Préface du livre

A Raymond Q. (qui se reconnaîtra)

MODE D’EMPLOI

Raymond Queneau, en 1961, offrait à l’humanité tout entière ses géniaux cent mille milliards de poèmes. Grâce à un astucieux jeu de petits volets, le lecteur choisissait lui-même chaque vers parmi les dix proposés à chaque ligne et était à peu près sûr, ce faisant, au regard du nombre de combinaisons possibles*, de se trouver face à un sonnet vierge de toute exploration littéraire.

Je reprends à mon tour ce subterfuge voletomatique pour proposer à mon tour cent mille milliards de sonnets autour d’une même et unique petite historiette.

(*) Certaines sources historiques particulièrement bien renseignées avancent l’hypothèse que le nombre de combinaisons possibles aurait inspiré Raymond Queneau lorsqu’il s’est agi de trouver un titre à son œuvre.

Raymond Queneau débutait son mode d’emploi introduisant Cent mille milliards de poèmes par cette précision :

« C’est plus inspiré par le livre pour enfants Têtes de Rechange que par les surréalistes du genre Cadavre Exquis que j’ai conçu – et réalisé – ce petit ouvrage ».

Me concernant, c’est inspiré uniquement, totalement et infiniment par Raymond Queneau que j’ose, toute honte bue, proposer à mon tour ce plagiat du plagiat de Têtes de Rechange intitulé Cent mille milliards d’exercices de style.

Qu’il soit noté ici qu’en aucun cas je ne me contente de plagier grossièrement ses Cent mille milliards de poèmes mais bien que je pousse l’indécence jusqu’à plagier aussi (*) ses Exercices de style.
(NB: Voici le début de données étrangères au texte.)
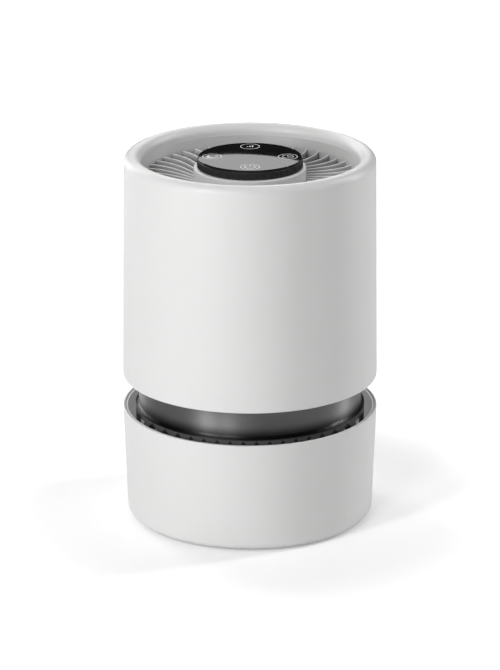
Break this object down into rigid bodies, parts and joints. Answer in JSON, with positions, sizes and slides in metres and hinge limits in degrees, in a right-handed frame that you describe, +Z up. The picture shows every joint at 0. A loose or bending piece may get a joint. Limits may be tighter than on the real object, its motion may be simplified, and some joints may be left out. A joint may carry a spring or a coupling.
{
  "type": "air purifier",
  "caption": "Round desk-top air purifier: white shell over an open intake gap and base cup, louvred top outlet and touch panel.",
  "frame": {"origin": "centre of the circle that the feet stand on, on the table surface", "axes": "+Z up along the purifier's axis, front (the power key) towards -Y"},
  "size_m": [0.171, 0.171, 0.25],
  "materials": {
    "shell_white": "satin moulded white",
    "louvre_grey": "light grey moulded",
    "neck_silver": "silver-grey satin",
    "liner_grey": "pale grey moulded",
    "ring_black": "fine matt black",
    "panel_black": "ribbed matt black",
    "glass_black": "polished black",
    "icon_white": "white print",
    "guide_clear": "milky diffuser",
    "board_green": "printed circuit board",
    "parts_dark": "electronic components",
    "cable_black": "flexible sheath",
    "chassis_grey": "mid grey moulded",
    "fan_black": "glass-filled black",
    "screw_steel": "zinc plated",
    "can_steel": "pressed steel",
    "magnet_dark": "sintered magnet",
    "bearing_steel": "polished",
    "core_steel": "laminated",
    "winding_copper": "enamelled copper wire",
    "rubber_black": "soft rubber",
    "paper_white": "pleated filter paper",
    "carbon_black": "carbon felt",
    "sleeve_white": "knitted pre-filter",
    "cap_white": "moulded end cap",
    "foam_grey": "closed-cell foam",
    "tab_blue": "woven tape"
  },
  "bodies": {
    "base": {"base_shell": "shell_white", "rubber_feet": "rubber_black", "channel_liner": "liner_grey", "liner_screws": "screw_steel", "filter_seat": "rubber_black"},
    "turn_ring": {"inlet_ring": "ring_black"},
    "housing": {"neck_tube": "neck_silver", "upper_shell": "shell_white", "shell_screws": "screw_steel", "bellmouth_plate": "chassis_grey", "stator_duct": "chassis_grey", "chassis_screws": "screw_steel", "outlet_grille": "louvre_grey", "control_bezel": "panel_black", "icon_inlays": "icon_white", "touch_glass": "glass_black", "light_guides": "guide_clear", "touch_board": "board_green", "panel_screws": "screw_steel", "main_board": "board_green", "board_components": "parts_dark", "board_screws": "screw_steel", "ribbon_cable": "cable_black", "power_inlet": "bearing_steel", "inlet_board": "board_green", "inlet_screws": "screw_steel", "power_cable": "cable_black", "motor_base": "chassis_grey", "motor_bearings": "bearing_steel", "stator_core": "core_steel", "stator_windings": "winding_copper", "motor_grommets": "rubber_black", "motor_screws": "screw_steel"},
    "rotor": {"motor_shaft": "bearing_steel", "rotor_can": "can_steel", "rotor_magnet": "magnet_dark", "impeller": "fan_black"},
    "filter": {"filter_media": "paper_white", "carbon_layer": "carbon_black", "filter_cage": "cap_white", "filter_sleeve": "sleeve_white", "filter_cap_bottom": "cap_white", "filter_cap_top": "cap_white", "filter_gasket": "foam_grey", "pull_tab": "tab_blue"}
  },
  "joints": [
    {"name": "housing_turn", "type": "hinge", "parent": "base", "child": "turn_ring", "pos_m": [0, 0, 0.06], "axis": [0, 0, 1], "range_deg": [0, 20]},
    {"name": "housing_lift", "type": "slide", "parent": "turn_ring", "child": "housing", "axis": [0, 0, 1], "range_m": [0, 0.3]},
    {"name": "filter_lift", "type": "slide", "parent": "base", "child": "filter", "axis": [0, 0, 1], "range_m": [0, 0.15]},
    {"name": "fan_spin", "type": "hinge", "parent": "housing", "child": "rotor", "pos_m": [0, 0, 0.17], "axis": [0, 0, 1], "continuous": true}
  ],
  "couplings": [
    {"joint": "filter_lift", "follows": "housing_lift", "ratio": 0.5}
  ]
}
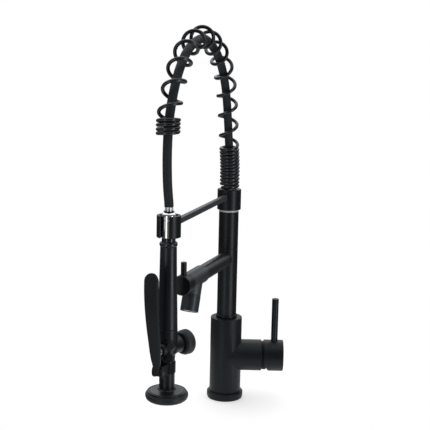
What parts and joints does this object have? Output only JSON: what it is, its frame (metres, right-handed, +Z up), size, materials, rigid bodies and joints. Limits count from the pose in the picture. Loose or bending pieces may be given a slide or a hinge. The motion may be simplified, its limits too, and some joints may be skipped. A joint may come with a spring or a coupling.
{
  "type": "pull-down kitchen faucet",
  "caption": "Deck-mounted kitchen faucet with a spring arch, a docked pull-down spray wand with a squeeze lever, a swivel pot-filler spout and a side mixer handle.",
  "frame": {"origin": "centre of the base on the deck surface, on the column's axis", "axes": "+Z up along the column, +X along the side valve towards its handle, -Y towards the user; the docking arm and the pot filler point 20 degrees from -Y towards -X"},
  "size_m": [0.2064, 0.3054, 0.6401],
  "materials": {
    "matte_black": "matte black powder coat with a fine satin grain",
    "hose_black": "black sleeve with a fine woven texture",
    "black_rubber": "matte black rubber",
    "chrome": "polished",
    "steel": "brushed",
    "brass": "machined",
    "nylon": "natural nylon",
    "light_ring": "bright satin",
    "cartridge_plastic": "smooth moulded housing and ceramic discs"
  },
  "bodies": {
    "base": {"deck_gasket": "black_rubber", "base_flange": "matte_black", "mounting_shank": "brass", "rubber_washer": "black_rubber", "mounting_plate": "steel", "mounting_nut": "brass", "inlet_manifold": "brass", "faucet_body": "matte_black", "riser_socket": "brass", "inner_riser": "brass", "cartridge": "cartridge_plastic", "cartridge_lock_nut": "brass", "bonnet_ring": "matte_black", "swivel_washer": "matte_black", "lower_bushing": "nylon", "spout_o_ring_lower": "black_rubber", "spout_o_ring_upper": "black_rubber", "upper_column": "matte_black", "upper_bushing": "nylon", "glide_ring": "light_ring"},
    "mixer_rotor": {"cartridge_rotor": "brass", "pivot_pin": "steel"},
    "mixer_handle": {"cartridge_stem": "steel", "handle_cap": "matte_black", "handle_lever": "matte_black", "handle_set_screw": "steel"},
    "pot_filler": {"lower_column": "matte_black", "spout_tube": "matte_black", "spout_valve_body": "matte_black", "spout_valve_disc": "cartridge_plastic", "spout_nozzle": "matte_black", "aerator": "nylon"},
    "spout_handle": {"spout_knob": "matte_black", "spout_valve_stem": "brass", "spout_pin": "matte_black"},
    "docking_arm": {"holder_collar": "matte_black", "holder_arm": "matte_black", "holder_clip": "matte_black", "spring_sleeve": "steel", "upper_ferrule": "steel", "support_spring": "matte_black", "spray_hose": "hose_black"},
    "wand_carrier": {"hose_connector": "chrome", "hose_nut": "matte_black", "hose_ferrule": "chrome"},
    "spray_wand": {"wand_neck_ring": "matte_black", "wand_handle": "matte_black", "spray_valve_body": "matte_black", "valve_cap": "black_rubber", "valve_spring": "steel", "hinge_bracket": "matte_black", "hinge_pin": "steel", "spray_stem": "matte_black", "spray_bell": "matte_black", "rubber_rim": "black_rubber", "spray_face": "black_rubber"},
    "trigger": {"squeeze_lever": "matte_black"},
    "plunger": {"valve_plunger": "steel", "plunger_seal": "black_rubber"}
  },
  "joints": [
    {"name": "mixer_temperature", "type": "hinge", "parent": "base", "child": "mixer_rotor", "pos_m": [0.062, 0, 0.0706], "axis": [1, 0, 0], "range_deg": [-45, 45]},
    {"name": "mixer_flow", "type": "hinge", "parent": "mixer_rotor", "child": "mixer_handle", "pos_m": [0.062, 0, 0.0706], "axis": [0, 1, 0], "range_deg": [0, 25]},
    {"name": "pot_filler_swivel", "type": "hinge", "parent": "base", "child": "pot_filler", "pos_m": [0, 0, 0.19], "axis": [0, 0, 1], "continuous": true},
    {"name": "spout_knob_turn", "type": "hinge", "parent": "pot_filler", "child": "spout_handle", "pos_m": [-0.06413, -0.17619, 0.2305], "axis": [-0.342, -0.9397, 0], "range_deg": [0, 90]},
    {"name": "docking_arm_swivel", "type": "hinge", "parent": "base", "child": "docking_arm", "pos_m": [0, 0, 0.325], "axis": [0, 0, 1], "continuous": true},
    {"name": "wand_pull", "type": "slide", "parent": "docking_arm", "child": "wand_carrier", "axis": [0, 0, -1], "range_m": [0, 0.06], "deforming": ["spray_hose"]},
    {"name": "wand_spin", "type": "hinge", "parent": "wand_carrier", "child": "spray_wand", "pos_m": [-0.08345, -0.22928, 0.309], "axis": [0, 0, 1], "range_deg": [-120, 120]},
    {"name": "lever_squeeze", "type": "hinge", "parent": "spray_wand", "child": "trigger", "pos_m": [-0.09441, -0.25176, 0.126], "axis": [-0.8988, 0.4384, 0], "range_deg": [0, 10], "stiffness_Nm_per_rad": 1.5, "springref_deg": -11.46},
    {"name": "plunger_press", "type": "slide", "parent": "spray_wand", "child": "plunger", "axis": [0.4384, 0.8988, 0], "range_m": [0, 0.0052], "deforming": ["valve_spring"]}
  ],
  "couplings": [
    {"joint": "plunger_press", "follows": "lever_squeeze", "m_per_rad": 0.029}
  ]
}
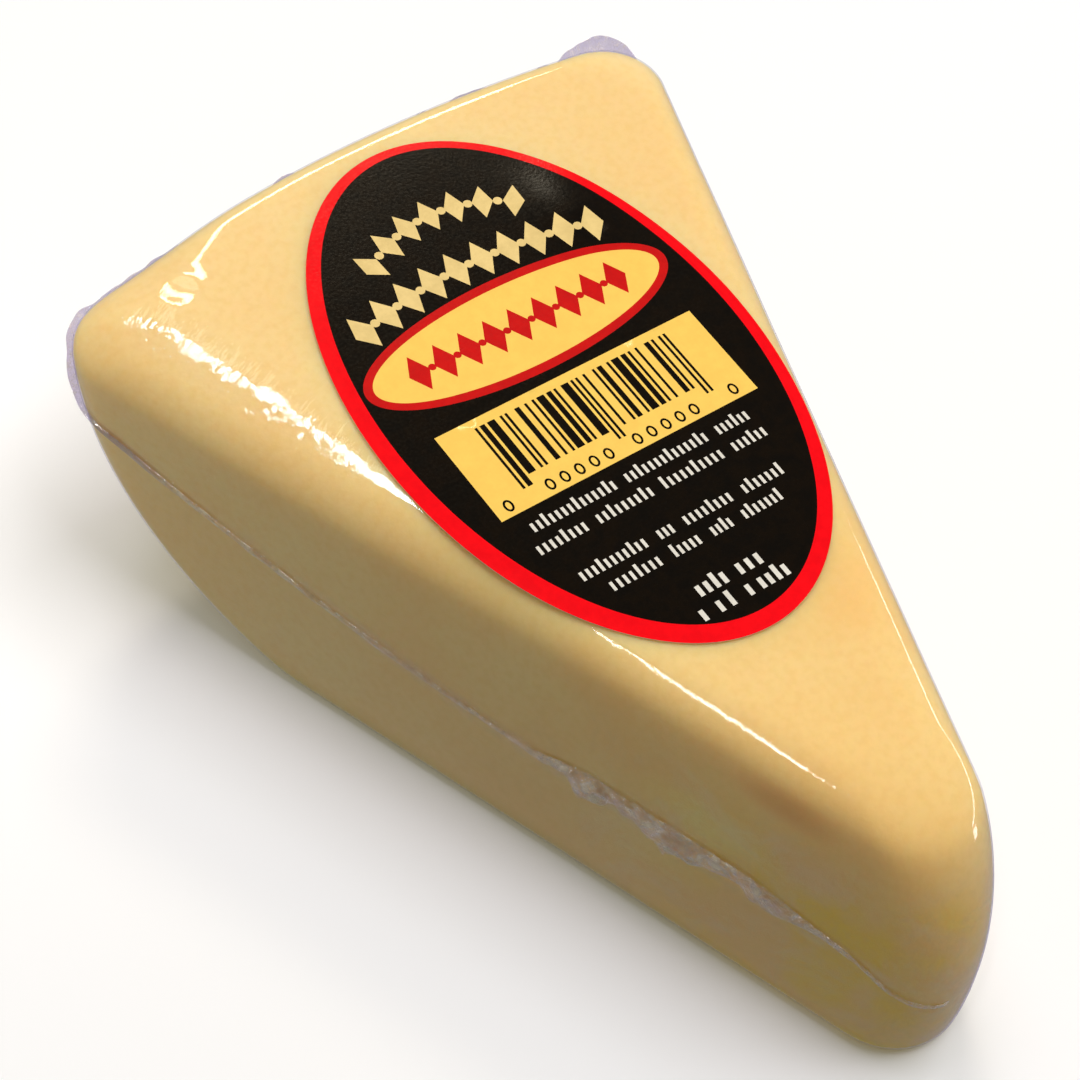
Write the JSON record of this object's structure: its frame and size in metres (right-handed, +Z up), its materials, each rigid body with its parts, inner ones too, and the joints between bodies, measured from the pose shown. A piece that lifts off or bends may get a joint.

En effet, en 1947, Queneau proposait cent versions aux styles aussi variés que lumineux d’une petite historiette survenue un matin dans le bus de la ligne S. Historiette dont je me permets aujourd’hui d’ajouter la bagatelle de quelques cent mille milliards de versions supplémentaires.

Autant dire qu’il ne reste plus grand-chose à ce pauvre Raymond, une fois mon forfait commis. Au moins ai-je eu le sentiment d’avoir trouvé seul le titre de mon petit livre !

(*) Tout ça évidemment imprimé sur du papier recyclé. L’imposture est complète.

Raymond Queneau annonçait, à la suite de savants calculs, qu’il faudrait, « en lisant toute la journée 365 jours par an, 190 258 751 années plus quelques plombes et broquilles » pour lire l’intégralité de ses Cent mille milliards de poèmes. Je vous invite donc – dès que vous aurez fini les siens évidemment – à vous plonger dans ces 1014 nouveaux sonnets où les mots dedans ploient sous les contraintes oulipiennes que je leur ai fixées.
Je ne vous cache pas que je suis particulièrement fier du 94 198 379 905 329ème sonnet mais je ne voudrais surtout pas influencer une lecture qui vous appartient désormais totalement.

L’illustre poète avait choisi de donner un titre à chacun de ses Exercices de style et j’ai moi-même décidé de n’en rien faire car comme disait Raymond Queneau citant Lautréamont qui devait avoir piqué la formule à un tiers* : « La poésie doit être faite par tous, non par un ! ». Une façon, me semble-t-il, de vous dire d’une part que si vous trouvez scandaleux qu’un poème n’ait pas de titre, vous pouvez toujours lui en trouver un et le rajouter en haut de la page et d’autre part que si cet ouvrage ne vous paraît finalement pas terrible, il se pourrait que ce soit surtout le fait d’une lecture approximative de votre part.
Je n’attends, de toute façon, pas de critique avant « 190 258 751 années plus quelques plombes et broquilles » car avant, je ne pourrai pas penser que vous avez lu sérieusement ces poèmes.

(*) Tiers qui n’était probablement autre que la moitié de la demi-sœur (certes ça ne fait plus beaucoup !) d’une de mes plus chères arrière-grand-tantes. Disons-le, dans cette affaire, la lumineuse pensée de mon propre sang est littérale-potentielle-ment pillée invergogneusement. Étonnamment, les spécialistes sont restés jusque-là nocemment muets.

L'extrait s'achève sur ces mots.